佐賀県嬉野市(うれのし)は、佐賀県と長崎県にまたがるエリアで、かつて「肥前(ひぜん)」と呼ばれ、今なお多くの窯元が残っています。

佐賀県嬉野市の特産である「肥前吉田焼」です。

ここで行われた地域ブランド作りの事例についてご紹介します。

販売できない規格外品

佐賀県嬉野市では「磁器」や「陶器」を職人さんが手作りしています。

器は、どんなに丁寧に仕事をしても1〜2割程度が生地に含まれる鉄分が浮き上がり「ほくろ」のような黒点になったり、空気がはじけて「えくぼ」のような窪みができてしまうことがあります。

これらは規格外品として扱われてしまい、安く引き取ってもらうか、最悪の場合はお金をかけて廃棄処分されていました。

「商品が完璧にできたかどうかは、窯から出してみるまでわからないのです。職人さんは“ぺっぴんさん”をイメージして最後の最後まで手を抜かず、丁寧に作業をしています。でも、窯をあけてみたら黒い点があったということがあるのです。窯元にとって自分が手がけたモノは自分の子どものようなものです。」

このように職人さんは語っています。
また、利用者の立場からしても、非常に小さな黒点や窪みはほとんど気にならない程度のものでした。

「えくぼとほくろ」プロジェクト

そこで、「キズは個性」という想いのもと、「えくぼとほくろ」というプロジェクトが発足されました。

「えくぼとほくろショップ」を開設して、正規品の約半額程度で販売することにしたのです。流通にのせず、職人さんが作ったものをそのまま販売するため、価格を安くしても利益が残るようになっていました。

安さを全面に出さず、作成する工程(ストーリー)を売り出す

ここが今回上手くいったポイントです。

それは「価格の安さを全面に出さなかったこと」です。

「キズがついてしまった焼き物を安く売る」というのは、陶器に限らず、服などでも行われているやり方です。しかし、佐賀県嬉野市ではキズがあるから安く買える!とは言いませんでした。

焼き物は職人さんが精魂込めて丁寧に作っています。
そこに着目しました。

職人さんが作っている姿を見てもらうために、工場見学をセットで行ったのです。実際に作っている姿を見れば、誰もが関心して焼き物に対して色々な想いを抱き、工場見学を行った上で焼き物を買う、という設計にしたのです。

作成する工程=職人さんのストーリー、を売ったと言っても良いと思います。

お客さんはストーリーに共感しているので、キズに対するクレームも一切起こりませんし、値引きを行う人もいません。

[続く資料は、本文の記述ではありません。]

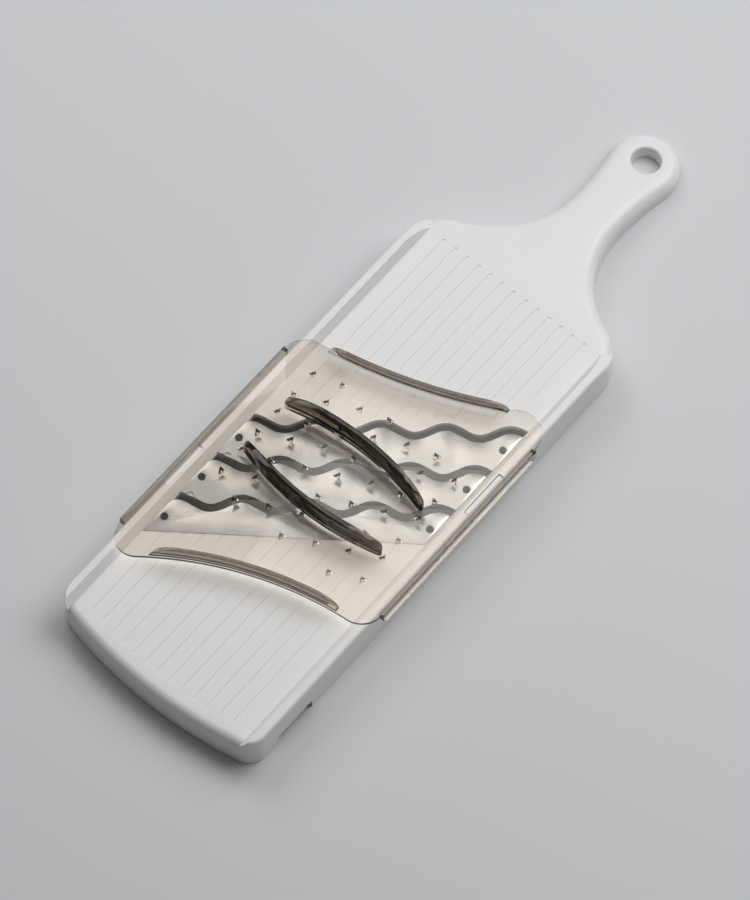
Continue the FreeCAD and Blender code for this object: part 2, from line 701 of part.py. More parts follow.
def fin():
    start = vec(-FIN_HALF_SPAN + FIN_THICKNESS / 2, FIN_MIDDLE - FIN_SAG)
    middle = vec(0, FIN_MIDDLE)
    end = vec(FIN_HALF_SPAN - FIN_THICKNESS / 2, FIN_MIDDLE - FIN_SAG)
    wall = curved_wall(start, middle, end, FIN_THICKNESS, FIN_HEIGHT + 1)
    return wall.common(humped(2 * FIN_HALF_SPAN, FIN_HEIGHT, FIN_END_HEIGHT, FIN_END_RUN, 0))


def edge_rib(end):
    """Finger stop that stands along the plate's curved edge."""
    bow = plate_end(end)[1].Curve
    outer = bow.Radius + RIB_INSET
    ring = Part.makeCylinder(outer + RIB_THICKNESS, RIB_HEIGHT + 1, bow.Center)
    ring = ring.cut(Part.makeCylinder(outer, RIB_HEIGHT + 2, bow.Center))
    x0 = -PLATE_HALF + RIB_START
    x1 = PLATE_HALF - RIB_STOP
    hump = humped(x1 - x0, RIB_HEIGHT, RIB_END_HEIGHT, RIB_END_RUN, (x0 + x1) / 2)
    return ring.common(hump).common(block(x0 - 1, x1 + 1, 0, PLATE_HALF * 2, -1, RIB_HEIGHT + 1))


def flange(long_end):
    """Left-hand flange that hangs outside the rail, with round lower corners."""
    x1 = -(HALF_WIDTH + FLANGE_CLEARANCE)
    x0 = x1 - FLANGE_THICKNESS
    wall = block(x0, x1, -long_end, FLANGE_SHORT_END, -FLANGE_DEPTH, PLATE_THICKNESS)
    corners = [edge for edge in wall.Edges if abs(edge.BoundBox.ZMax + FLANGE_DEPTH) < 0.01
               and edge.BoundBox.YLength < 0.01]
    wall = wall.makeFillet(FLANGE_THICKNESS, corners)
    outer_top = [edge for edge in wall.Edges if abs(edge.BoundBox.ZMin - PLATE_THICKNESS) < 0.01
                 and edge.BoundBox.XMax < x0 + 0.01]
    return wall.makeFillet(FLANGE_TOP_ROUND, outer_top)


def slit():
    """Left-hand slit through the plate over the grip rib."""
    x = -PLATE_HALF + WINDOW_SLIT_INSET
    half = WINDOW_SLIT_WIDTH / 2
    y0 = -WINDOW_SLIT_Y - WINDOW_SLIT_LENGTH / 2
    return block(x - half, x + half, y0, y0 + WINDOW_SLIT_LENGTH, -1, PLATE_THICKNESS + 1)


def grip_nub():
    """Low rib inside the left-hand flange that takes up the play on the rail."""
    x = -(HALF_WIDTH + FLANGE_CLEARANCE)
    y0 = -WINDOW_SLIT_Y - WINDOW_SLIT_LENGTH / 2
    z0 = -(FLANGE_DEPTH + NUB_HEIGHT) / 2
    return block(x - 1, x + NUB_PROUD, y0, y0 + WINDOW_SLIT_LENGTH, z0, z0 + NUB_HEIGHT)


def spike(x, y, direction):
    """Three-sided spike that points down and is slightly blunt."""
    def triangle(scale, z):
        radius = SPIKE_SIDE / math.sqrt(3) * scale
        corners = []
        for i in range(4):
            turn = math.radians(90 * direction + 120 * i)
            corners.append(vec(x + radius * math.cos(turn), y + radius * math.sin(turn), z))
        return Part.makePolygon(corners)
    root = triangle(1.0, PLATE_OVERLAP)
    tip = triangle(SPIKE_TIP_SCALE, -SPIKE_LENGTH)
    return Part.makeLoft([root, tip], True, True)


def spikes():
    columns = int((CHANNEL_HALF - SPIKE_MARGIN) / SPIKE_COLUMN_PITCH)
    solids = []
    for first, rows, direction, parity in SPIKE_ROWS:
        for column in range(-columns, columns + 1):
            if column % 2 != parity:
                continue
            for row in range(rows):
                y = first - row * SPIKE_ROW_PITCH
                solids.append(spike(column * SPIKE_COLUMN_PITCH, y, direction))
    return solids


def holder():
    plate = wall_between(plate_face(), 0, PLATE_THICKNESS)
    pieces = []
    for long_end, turn in ((FLANGE_LONG_END, False), (FLANGE_LONG_END - FLANGE_SHIFT, True)):
        side = flange(long_end)
        pieces.append(turned(side) if turn else side)
    plate = plate.fuse(pieces)
    standing = [fin(), turned(fin()), edge_rib("rear"), turned(edge_rib("front"))]
    for wall in standing:
        wall.translate(vec(0, 0, PLATE_THICKNESS - PLATE_OVERLAP))
    plate = plate.fuse(standing)
    plate = plate.fuse([grip_nub(), turned(grip_nub())])
    plate = plate.fuse(spikes())
    plate = plate.cut([slit(), turned(slit())]).removeSplitter()
    plate.translate(vec(0, HOLDER_Y, PLATE_Z))
    return plate


# ================================================================ write the sub-parts

def write(name, shape):
    if shape.ShapeType == "Compound" and len(shape.Solids) == 1:
        shape = shape.Solids[0]
    box = shape.BoundBox
    print("%-22s solids %d valid %s volume %9.1f  x %.1f..%.1f  y %.1f..%.1f  z %.2f..%.2f" % (
        name, len(shape.Solids), shape.isValid(), shape.Volume,
        box.XMin, box.XMax, box.YMin, box.YMax, box.ZMin, box.ZMax))
    shape.exportStep("parts/%s.step" % name)


write("body", body())
for blade_name in BLADE_NAMES:
    write("blade_" + blade_name, blade(blade_name))
    for side_name, rivet_u, rivet_v in rivet_spots(blade_name):
        write("rivet_%s_%s" % (blade_name, side_name), rivet(blade_name, rivet_u, rivet_v))
write("holder", holder())
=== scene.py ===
# %% [markdown]
# # Mandoline slicer for cabbage
# A white moulded board with a handle carries three wavy steel blades, and a see-through
# brown holder slides over them on two rails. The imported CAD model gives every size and
# place, so this script only adds what CAD leaves plain: soft edges, finishes and light.

# %% Load the frame
import math
import bpy
import bmesh
from mathutils import Matrix, Vector


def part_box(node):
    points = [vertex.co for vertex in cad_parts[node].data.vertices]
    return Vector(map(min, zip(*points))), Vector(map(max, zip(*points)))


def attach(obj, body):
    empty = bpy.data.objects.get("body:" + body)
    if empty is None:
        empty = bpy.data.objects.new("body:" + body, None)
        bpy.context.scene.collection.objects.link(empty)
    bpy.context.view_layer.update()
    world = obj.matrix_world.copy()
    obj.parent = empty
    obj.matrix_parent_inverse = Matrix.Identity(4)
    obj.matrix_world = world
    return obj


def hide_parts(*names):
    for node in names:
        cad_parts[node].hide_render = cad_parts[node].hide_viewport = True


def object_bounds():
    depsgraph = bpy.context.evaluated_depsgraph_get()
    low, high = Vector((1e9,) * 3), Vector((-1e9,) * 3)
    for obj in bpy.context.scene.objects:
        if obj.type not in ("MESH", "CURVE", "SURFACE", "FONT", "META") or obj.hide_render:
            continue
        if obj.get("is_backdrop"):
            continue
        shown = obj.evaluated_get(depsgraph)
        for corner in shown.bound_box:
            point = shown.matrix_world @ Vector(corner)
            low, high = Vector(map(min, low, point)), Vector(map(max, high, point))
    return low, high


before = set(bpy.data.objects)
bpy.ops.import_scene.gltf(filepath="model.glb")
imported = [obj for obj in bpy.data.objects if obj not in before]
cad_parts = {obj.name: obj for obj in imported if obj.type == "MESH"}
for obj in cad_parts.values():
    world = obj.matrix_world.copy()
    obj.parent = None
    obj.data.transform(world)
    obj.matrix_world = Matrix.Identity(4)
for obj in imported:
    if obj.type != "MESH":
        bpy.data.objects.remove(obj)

cad_low, cad_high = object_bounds()
MM = 0.001
print("CAD box in mm:", [round(v / MM, 1) for v in (*cad_low, *cad_high)])

# %% [markdown]
# ## Reading places from the frame
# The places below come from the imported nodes, apart from two numbers that repeat the design:
# how far the holder's plate lies above the rails, and the slant of the blades. The deck's
# height is not a box's corner, so it is worked out from the board's own points: of all
# heights in the middle of the deck's width, it is the highest one, because the rails stand
# only along the sides.

# %% Places on the board
BLADES = ["rear", "middle", "front"]
SLANT = math.radians(37.13)
DECK_HALF_WIDTH = 30.0 * MM
PLATE_ABOVE_RAILS = 2.1 * MM
deck_z = max(point.co.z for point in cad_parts["body"].data.vertices
             if abs(point.co.x) < DECK_HALF_WIDTH)
rail_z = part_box("body")[1].z
plate_top = rail_z + PLATE_ABOVE_RAILS
print("deck %.2f mm, rails %.2f mm, holder plate top %.2f mm" % (
    deck_z / MM, rail_z / MM, plate_top / MM))

# %% [markdown]
# ## Camera
# The slicer is seen from above, turned about 40 degrees, through a long lens, so that its
# far end looks hardly smaller than its near end.

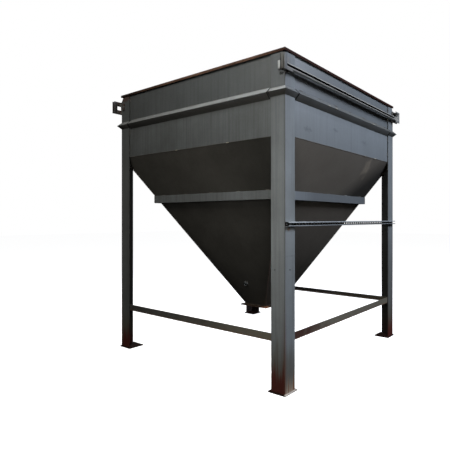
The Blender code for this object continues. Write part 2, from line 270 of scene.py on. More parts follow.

「えくぼとほくろ」の企画は、この後も進化を続け、オープンから2年後には1カ月にバスが8台、1000人ものお客様がやってくるようになり、産地に経済的な貢献をもたらしました。
(コロナ前のデータです)


余談ですが、地域でホームページ勉強会を開催し、顔は知っているけど話したことがないご近所さん達を繋げて、地域コミュニティの強化もされていました。